His equable and balanced temperament was reflected in his musical attitudes. While working almost exclusively in musical drama, he avoided any excess of emotion, never taking feelings to intensity. He remained within the limits of the discreetly nuanced tones that reflected his own life, his own very particular Parisian elegance. Despite criticisms about his limitations, he was able to infuse his music with its own very delicate perfumes, be it the incensed piety of nuns in Le Domino noir, or the freshness of an Easter morning chorus in Fra Diavolo. He could also conjure up the lives of the townspeople of Naples and the ferocity of Vesuvius in eruption in La Muette de Portici, or the impassive splendour of the Venetian state in its glory in Haydée. He was also capable of some surprising emotional exploration: the love of the brother Masaniello for his wronged disabled sister Fenella in La Muette again, the searing doubts of a monarch in love with his trusted friend’s wife in Gustave III, or a man racked by dark, unresolved issues from his past in Haydée.
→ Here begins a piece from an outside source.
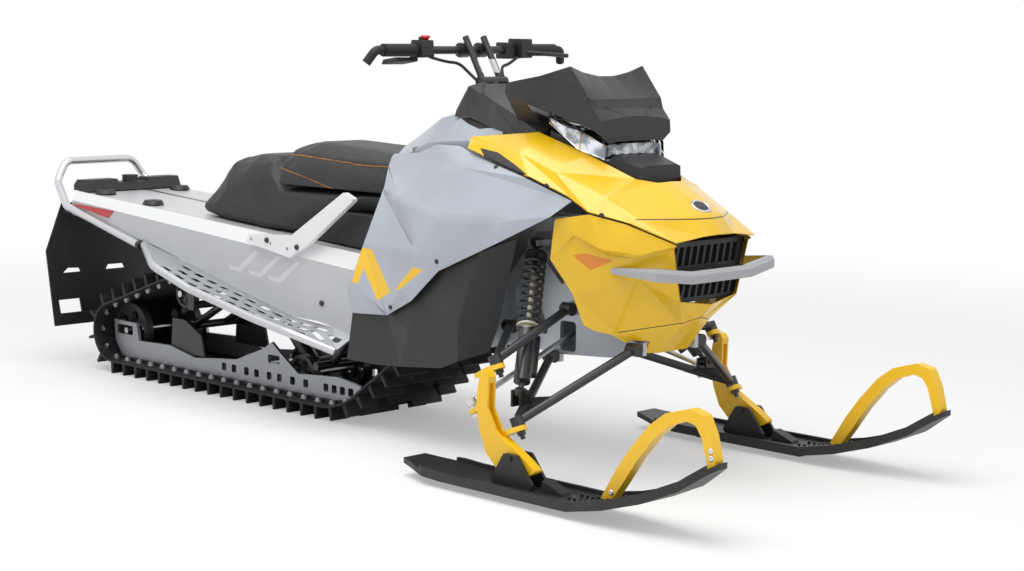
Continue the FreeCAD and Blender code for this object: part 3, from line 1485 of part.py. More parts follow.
# Bulkhead: hollow casting with pivot ears, a window for each tie rod and pockets in its sides
frame_half = 106.0
frame_wall = 12.0
frame_rear = 345.0
frame_front = 104.0
frame_low = 290.0
frame_high = 600.0
frame_shares = [(0, 0.032), (0, 0.581), (0.234, 1), (0.568, 1), (0.835, 0.613), (0.987, 0.355),
                (1, 0.194), (0.813, 0.039), (0.412, 0)]
frame_inside_shares = [(0.033, 0.081), (0.033, 0.555), (0.252, 0.952), (0.555, 0.952),
                       (0.813, 0.587), (0.955, 0.342), (0.964, 0.232), (0.8, 0.09), (0.412, 0.052)]
frame_pocket_shares = [[(0.07, 0.15), (0.07, 0.50), (0.20, 0.70), (0.34, 0.15)],
                       [(0.28, 0.80), (0.36, 0.88), (0.53, 0.88), (0.60, 0.77), (0.44, 0.58)]]
tie_window_shares = [(-0.067, -0.077), (0.117, -0.077), (0.117, 0.053), (-0.067, 0.053)]
frame_corner = 10.0
ear_half = 16.0


def make_front_frame():
    box = (ball_x - frame_rear, ball_x + frame_front, frame_low, frame_high)
    shell = side_plate(scaled(frame_shares, *box), -frame_half, frame_half)
    inner = frame_half - frame_wall
    shell = shell.cut(side_plate(scaled(frame_inside_shares, *box), -inner, inner))
    cutters = [side_plate(scaled(shares, *box), -tunnel_width, tunnel_width, frame_corner)
               for shares in frame_pocket_shares]
    tie = hard_point("tie inner")
    window = [(tie.x + front_reach * across, tie.z + front_height * up)
              for across, up in tie_window_shares]
    cutters.append(side_plate(window, -tunnel_width, tunnel_width, frame_corner))
    shell = shell.cut(Part.makeCompound(cutters))
    pieces = []
    for name in ("upper front", "upper rear", "lower front", "lower rear"):
        pivot = hard_point(name)
        outer = pivot.y - boss_radius - seat_gap
        if outer > inner:
            pieces.append(block(pivot.x - ear_half, pivot.x + ear_half, inner, outer,
                                pivot.z - ear_half, pivot.z + ear_half))
    pieces += clevis(shock_top, inner, shock_top.z - clevis_rise)
    mirror = [mirrored(piece) for piece in pieces]
    return joined(shell, *pieces, *mirror)


engine_half = 185.0
engine_low = cowl_height * 0.28155
engine_high = cowl_height * 0.60194


def make_engine():
    rear = tunnel_front_x + seat_gap
    front = ball_x - frame_rear - seat_gap
    return block(rear, front, -engine_half, engine_half, engine_low, engine_high)


# White braces from the tunnel's sides up towards the steering
brace_inset = 432.0
brace_length = 482.0
brace_low = 463.0
brace_high = 665.0
brace_thickness = 18.0
brace_corner = 6.0
brace_hole_radius = 6.0
brace_shares = [(0, 0.144), (0.423, 0), (0.568, 0.183), (1, 0.916), (0.905, 1), (0.44, 0.322),
                (0.046, 0.262)]
brace_hole_shares = [(0.06, 0.19), (0.24, 0.16), (0.40, 0.12)]


def make_frame_brace():
    rear = cowl_rear_x - brace_inset
    box = (rear, rear + brace_length, brace_low, brace_high)
    y = tunnel_width / 2 + seat_gap
    brace = side_plate(scaled(brace_shares, *box), y, y + brace_thickness, brace_corner)
    holes = [disc(V(x, y, z), LEFT, brace_hole_radius, 3 * brace_thickness)
             for x, z in scaled(brace_hole_shares, *box)]
    return brace.cut(Part.makeCompound(holes))


# Front end: silver bumper strip that wraps the nose, its beam, the grille, and lamps
strip_height = 31.0
strip_thickness = 20.0
strip_chamfer_share = 0.35
strip_taper = 0.45
strip_shares = [(0.858, 0.675, 0.524, strip_taper), (0.999, 0.745, 0.529, 1), (1.011, 0.38, 0.516, 1)]
beam_height = 22.0
beam_share = 0.62
grille_shares = (0.952, 0.972)
grille_half_share = 0.50
grille_low = cowl_height * 0.4495
strip_low = cowl_height * 0.501
strip_high = cowl_height * 0.532
grille_high = cowl_height * 0.594
slat_pitch = 26.0
slat_width = 17.0
slat_lean = 10.0
slat_edge = 12.0


def strip_section(point, outward, size):
    """Five-sided section of the strip, its upper front edge cut off."""
    out = outward * (strip_thickness / 2 * size)
    up = V(0, 0, strip_height / 2 * size)
    return [point - out - up, point + out - up, point + out + up * (1 - 2 * strip_chamfer_share),
            point + out * strip_chamfer_share + up, point - out + up]


def make_front_bumper():
    """A bent strip from one side of the nose round its front to the other."""
    left = [(cowl_point(*shares[:3]), shares[3]) for shares in strip_shares]
    right = [(V(point.x, -point.y, point.z), size) for point, size in reversed(left)]
    line = left + right
    sections = []
    for index, (point, size) in enumerate(line):
        before = line[max(index - 1, 0)][0]
        after = line[min(index + 1, len(line) - 1)][0]
        outward = V(before.y - after.y, after.x - before.x, 0)
        sections.append(strip_section(point, unit(outward), size))
    return loft(sections)


def make_bumper_beam():
    """The dark beam that carries the strip on the grille plate."""
    rear = cowl_rear_x + cowl_length * grille_shares[1]
    front, half, middle = cowl_point(*strip_shares[-1][:3])
    return block(rear, front, -half * beam_share, half * beam_share,
                 middle - beam_height / 2, middle + beam_height / 2)


def make_grille():
    """Plate behind the mouth of the nose, with a row of leaning slots above and below the strip."""
    rear, front = [cowl_rear_x + cowl_length * share for share in grille_shares]
    half = cowl_half_width * grille_half_share
    plate = block(rear, front, -half, half, grille_low, grille_high)
    slots = []
    for low, high in ((grille_low + slat_edge, strip_low - slat_edge / 2),
                      (strip_high + slat_edge / 2, grille_high - slat_edge)):
        y = -half + slat_edge
        while y + slat_width + slat_lean < half - slat_edge / 2:
            outline = [(y, low), (y + slat_width, low), (y + slat_width + slat_lean, high),
                       (y + slat_lean, high)]
            slots.append(cross_plate(outline, rear - overrun, front + overrun))
            y += slat_pitch
    return plate.cut(Part.makeCompound(slots))


lamp_radius = 17.0
lamp_length = 44.0
lamp_shares = [(0.725, 0.12, 0.815), (0.715, 0.28, 0.815)]


def make_headlamps():
    lamps = []
    for shares in lamp_shares:
        lamps += both(disc(cowl_point(*shares), AHEAD, lamp_radius, lamp_length))
    return lamps


# Push rivets that hold one panel to the next: two ends as shares of the cowl
rivet_radius = 5.0
rivet_shares = [((0.21, 0.77, 0.352), (0.215, 0.90, 0.352)), ((0.385, 0.85, 0.493), (0.40, 1.0, 0.495)),
                ((0.7025, 0.812, 0.702), (0.7015, 0.812, 0.721)),
                ((0.5255, 0.725, 0.745), (0.525, 0.73, 0.768)),
                ((0.845, 0.72, 0.628), (0.845, 0.726, 0.649))]


def rivet(ends, *panels):
    """A rod between two panels, kept only where it fills the gap between them."""
    start, end = [cowl_point(*shares) for shares in ends]
    pin = rod(start, end, rivet_radius).cut(Part.makeCompound(panels))
    middle = (start + end) * 0.5
    return min(pin.Solids, key=lambda solid: (solid.CenterOfMass - middle).Length)


def without(solid, *others):
    """The largest piece of the solid that is left outside the others."""
    return max(solid.cut(Part.makeCompound(others)).Solids, key=lambda piece: piece.Volume)


def save_cowling():
    side, lower = make_side_panel(), make_lower_panel()
    hood, nose = make_hood(), make_nose()
    vents = make_hood_vents(hood)
    tank, console = cowl_loft(tank_shares), cowl_loft(console_shares)
    windshield = cowl_shell(windshield_shares)
    lens = cowl_shell(lens_shares)
    bezel = cowl_loft(bezel_shares)
    save("side_panels", *both(side))
    save("lower_panels", *both(lower))
    save("hood", hood.cut(vent_cutters(vent_growth)))
    save("hood_vents", *vents)
    save("nose", nose)
    save("tank_cover", without(tank, post_bore()))
    save("console", without(console, tank, post_bore()))
    save("post_bearing", make_post_bearing())
    save("windshield", without(windshield, console, cowl_loft(lens_shares)))
    save("headlamp_lens", without(lens, console))
    save("headlamp_bezel", without(bezel, cowl_loft(lens_shares), console, hood))
    save("headlamps", *[without(lamp, bezel, lens) for lamp in make_headlamps()])
    bumper = without(make_front_bumper(), nose)
    save("front_bumper", bumper)
    save("grilles", without(joined(make_grille(), make_bumper_beam()), nose, bumper))
    panels = (side, lower, hood, nose)
    rivets = [rivet(ends, *panels) for ends in rivet_shares]
    save("panel_rivets", *[solid for one in rivets for solid in both(one)])


def save_rear():
    save("tunnel", make_tunnel())
    save("running_boards", *both(make_running_board()))
    save("tunnel_fittings", *make_tunnel_fittings())
    save("rear_bumper", make_rear_bumper())
    save("snow_flap", *make_snow_flap())
    save("tail_housing", make_tail_housing())
    save("tail_light", make_tail_light())
    save("side_reflectors", *both(make_side_reflector()))
    save("seat_base", make_seat_base())
    save("seat_cushion", make_seat_cushion())
    save("frame_braces", *both(make_frame_brace()))


def save_undercarriage():
    save("track", make_track())
    save("slide_rails", *both(make_rail()))
    save("wear_strips", *both(make_wear_strip()))
    save("track_wheels", *make_wheels())
    save("wheel_axles", *make_wheel_axles())
    save("drive_axle", make_drive_axle())
    save("suspension_arms", *make_suspension_arms())
    save("track_shock", make_track_shock())


def save_front():
    save("front_frame", make_front_frame())
    save("engine", make_engine())
    save("lower_arms", *both(make_lower_arm()))
    save("upper_arms", *both(make_upper_arm()))
    save("shocks", *both(make_shock()))
    save("shock_springs", *both(make_spring()))
    for side, place in (("left", lambda shape: shape), ("right", mirrored)):
        save("spindle_" + side, place(make_spindle()))
        save("tie_rod_" + side, place(make_tie_rod()))
        save("ski_" + side, place(make_ski()))
        save("ski_loop_" + side, place(make_ski_loop()))
    save("steering_post", make_steering_post())
    save("handlebar", make_handlebar())
    save("grips", *make_grips())
    save("controls", *make_controls())


def main():
    os.makedirs("parts", exist_ok=True)
    save_undercarriage()
    save_rear()
    save_cowling()
    save_front()


main()
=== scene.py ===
# %% [markdown]
# # A compact snowmobile in a white studio
# The solids come from CAD, in metres, and already stand where they belong: +X is forward, +Y is
# the rider's left and the ground is at zero. This lesson dresses them. Moulded panels get rounded
# creases, the saddle gets its swell and its stitches, and Geometry Nodes set the small hardware.

# %% Load the fixed frame
import json
import math
import bpy
import bmesh
from mathutils import Matrix, Vector
from mathutils.bvhtree import BVHTree

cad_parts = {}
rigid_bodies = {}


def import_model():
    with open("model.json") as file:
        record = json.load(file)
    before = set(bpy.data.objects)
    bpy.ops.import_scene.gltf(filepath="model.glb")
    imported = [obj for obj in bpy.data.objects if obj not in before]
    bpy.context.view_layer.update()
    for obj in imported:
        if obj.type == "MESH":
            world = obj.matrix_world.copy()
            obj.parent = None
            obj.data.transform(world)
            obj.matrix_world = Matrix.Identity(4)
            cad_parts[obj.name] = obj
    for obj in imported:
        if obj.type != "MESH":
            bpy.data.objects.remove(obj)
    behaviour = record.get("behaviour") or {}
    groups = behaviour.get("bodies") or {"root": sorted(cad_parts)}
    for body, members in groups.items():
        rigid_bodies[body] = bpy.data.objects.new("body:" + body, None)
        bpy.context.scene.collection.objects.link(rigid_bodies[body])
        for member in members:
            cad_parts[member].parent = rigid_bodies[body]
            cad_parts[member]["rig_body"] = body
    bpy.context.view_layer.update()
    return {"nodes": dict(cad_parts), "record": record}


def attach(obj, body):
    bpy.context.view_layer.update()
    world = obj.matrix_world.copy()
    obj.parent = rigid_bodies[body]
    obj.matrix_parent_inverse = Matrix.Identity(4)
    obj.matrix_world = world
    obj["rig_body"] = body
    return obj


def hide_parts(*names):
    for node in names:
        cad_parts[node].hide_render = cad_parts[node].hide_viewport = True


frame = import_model()
nodes = frame["nodes"]
scene = bpy.context.scene
scene.view_settings.view_transform = "Standard"
print("the CAD model has", len(nodes), "nodes")

# %% [markdown]
# ## The camera
# The photograph was taken from the front right, a little above the seat, with a long lens. Three
# angles and a place describe that view. Their cosines and sines give the camera's own axes, which
# are the columns of its matrix, so no tracking constraint is needed.

# %% Set up the camera
lens_length, sensor_width = 70.83, 36
camera_place = Vector((4.2011, -3.8707, 1.1368))
azimuth, pitch, roll = (math.radians(angle) for angle in (44.2412, 7.4368, 0.7543))
backward = Vector((math.sin(azimuth) * math.cos(pitch), -math.cos(azimuth) * math.cos(pitch),
                   math.sin(pitch)))
level = Vector((math.cos(azimuth), math.sin(azimuth), 0))
camera_right = math.cos(roll) * level + math.sin(roll) * backward.cross(level)
camera_up = backward.cross(camera_right)
camera_axes = Matrix((camera_right, camera_up, backward)).transposed()


def placed(name, data):
    made = bpy.data.objects.new(name, data)
    scene.collection.objects.link(made)
    return made


camera = placed("photo_camera", bpy.data.cameras.new("photo_camera"))
camera.data.lens = lens_length
camera.data.sensor_width = sensor_width
camera.matrix_world = Matrix.Translation(camera_place) @ camera_axes.to_4x4()
scene.camera = camera
print("the camera stands", round(camera_place.length, 2), "m from the middle of the machine")

# %% [markdown]
# ## Shader maths as Python
# A material is a graph of nodes, and wiring it by hand takes many lines. One small class wraps a
# socket and turns Python's operators into Math nodes, and a second one makes any other node.

# %% Wrap a socket
class Value:
    """One output socket; arithmetic on it adds Math nodes."""

    def __init__(self, finish, socket):
        self.finish, self.socket = finish, socket

    def math(self, operation, *others):
        inlets = dict(enumerate((self,) + others))
        return self.finish.node("ShaderNodeMath", {"operation": operation}, inlets)

    def __add__(self, other): return self.math("ADD", other)
    def __sub__(self, other): return self.math("SUBTRACT", other)
    def __mul__(self, other): return self.math("MULTIPLY", other)
    def __lt__(self, other): return self.math("LESS_THAN", other)
    def __gt__(self, other): return self.math("GREATER_THAN", other)
    def __abs__(self): return self.math("ABSOLUTE")
    __radd__, __rmul__ = __add__, __mul__

    def __rsub__(self, other):
        return self.finish.node("ShaderNodeMath", {"operation": "SUBTRACT"}, {0: other, 1: self})


def between(value, low, high):
    """One where a value lies between two bounds."""
    return (value > low) * (value < high)


# %% Build a finish
colour_a, colour_b, colour_result = 6, 7, 2  # the Mix node's sockets when it mixes colours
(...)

Auber died on 12 May 1871 in advanced old age and in the pitiful conditions of civil strife, after a long and painful illness which worsened during the Siege of Paris during the Commune. He had refused to leave the city he had always loved despite the dangers and privation. His elegant and restrained art now has little interest for the world of music, attuned as it is to meatier substance of verismo, high-Wagnerian ideology and the excoriations of the twentieth century. But he was once a household name, his pared style, fleet rhythms and trammelled emotion once a byword of taste and the focus of a universal affection.
The ubiquity of Auber’s overtures, once as popular as those of Rossini and Suppé, and the influence of his melodies and dance rhythms on piano and instrumental music, and on Romantic comic opera, especially in Germany, was overwhelming. The operas themselves have virtually passed out of the repertoire, but some of their overtures live on vicariously and sound fresh and charming when given the chance – The Bronze Horse, Masaniello, The Crown Diamonds, Fra Diavolo, The Black Domino.